CsvHelperBug/Test.cs

var resourceName = "CsvHelperBug.Empty.csv"; // Modify name based on what csproj your repro is called
using (var streamReader = new StreamReader(GetType().Assembly.GetManifestResourceStream(resourceName)))
{
    using (var csvReader = new CsvReader(streamReader, new CsvConfiguration(CultureInfo.CurrentCulture) { HasHeaderRecord = true }))
    {
        csvReader.Context.RegisterClassMap<SampleMap>();
        var results= new List<SampleLine>();
        while (await csvReader.ReadAsync())
        {
            var importLine = csvReader.GetRecord<SampleLine>();
            if (importLine == null)
            {
                //No record found
                continue;
            }
            results.Add(importLine);
        }
        return results;
    }
}

Additionally, the following fails with "No header record was found" (wtf?):

var resourceName = "CsvHelperBug.Empty.csv";
using (var streamReader = new StreamReader(GetType().Assembly.GetManifestResourceStream(resourceName)))
{
    using (var csvReader = new CsvReader(streamReader, new CsvConfiguration(CultureInfo.CurrentCulture) { HasHeaderRecord = true }))
    {
        csvReader.Context.RegisterClassMap<SampleMap>();
        csvReader.ReadHeader(); // throws CsvHelper.ReaderException: No header record was found.
    }
}

Expected behavior Roll this back! It doesn't make any sense in the perfectly valid scenario where there are no rows.

Screenshots n/a

Additional context n/a

JoshClose commented 1 week ago

The idea is, you should never have a null record. The issue here is ReadAsync should be returning false.

Does this sound reasonable?

As far as the ReadHeader thing, that code hasn't changed in years. You should be calling Read before ReadHeader, but there could probably be a better exception message.

jzabroski commented 1 week ago

That would work for me. Can you push a fix today

JoshClose commented 1 week ago

Working on it right now.

JoshClose commented 1 week ago

I have a dilemma.

The way things work is row by row. That means you call Read every time you want a new row. You can then act on the given row. If you have a header record, you're supposed to call ReadHeader, which reads the current row as headers. Then you call you Read again to get to the first record. This allows the user to handle each row however they like. When using GetRecords, everything is handled for you.

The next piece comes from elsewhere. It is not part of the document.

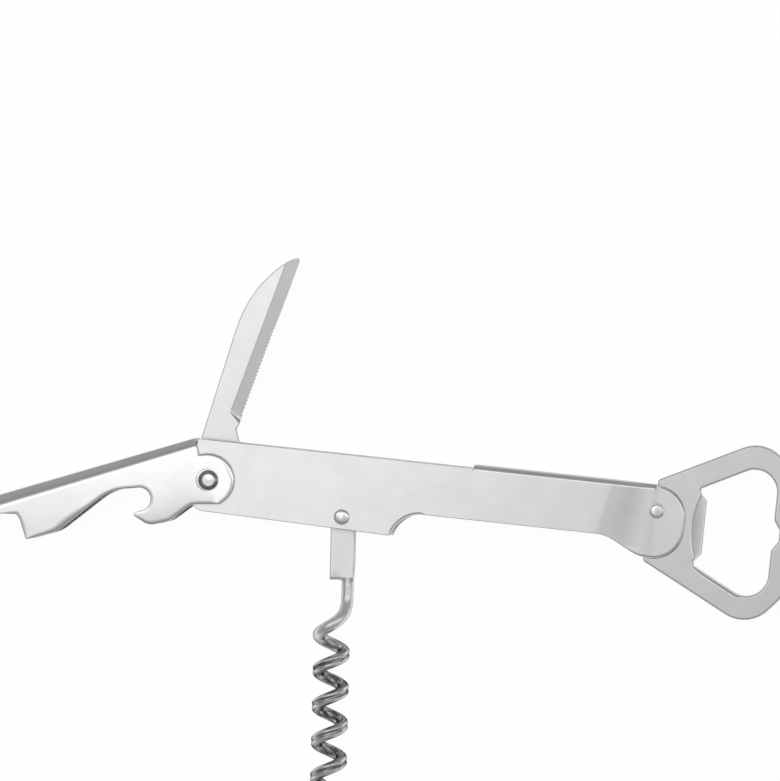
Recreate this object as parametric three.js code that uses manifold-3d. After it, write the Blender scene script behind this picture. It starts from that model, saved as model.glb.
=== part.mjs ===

The issue here is that GetRecord is calling ReadHeader for you if you haven't called it yet. That was a convenience for people, but presents a problem here, because there might not be another row. Returning null is a bad way to handle that. When enabling nullable it becomes a pain to handle null records when there is almost no chance of getting one.

I think the correct solution here is to have GetRecord stop calling ReadHeader and Read for you. This may be a little annoying, but it makes things consistent.

csv.Read();
csv.ReadHeader();
while (csv.Read())
{
    var record = csv.GetRecord<Foo>();
}

The other option is to have Read call ReadHeader and read a second time, returning false when there isn't another record. I don't like this idea because it doesn't allow the user to do any other inspection on the header record and automatically goes past it. If you're using Read instead of GetRecords, you've opted into a more manual way of reading.

What do you think?

jzabroski commented 1 week ago

I think if CsvConfiguration specifies there is a header record, it should do it for you.

ReadHeader should add a remark that it should only be used for highly customized or niche scenarios, and is primarily intended for internal use when CsvConfiguration.HasHeaderRecord is true.

Otherwise, what is the point of the CsvConfiguration.HasHeaderRecord property?

JoshClose commented 1 week ago

what is the point of the CsvConfiguration.HasHeaderRecord property?

Only used for GetRecords.

jzabroski commented 1 week ago

what is the point of the CsvConfiguration.HasHeaderRecord property?

Only used for GetRecords.

Then ReadHeader should add a remarks that it requires CsvConfiguration.HasHeaderRecord to be true, but allows the consumer to directly read.

And yes, your Read fix should work.

In my use case, we read and validate one row at a time with FluentValidation, so that we can parse a batch of records in really large CSV files, validate it, and save to a db only the good rows and report the bad rows. Otherwise I'm not certain we would need to read one row at a time.

A lot of financial data is zipped csv files, so we deflate, which is memory intensive, and to avoid running out of memory, as well as scaling db insert/update/delete operations, we process in batches of 1000.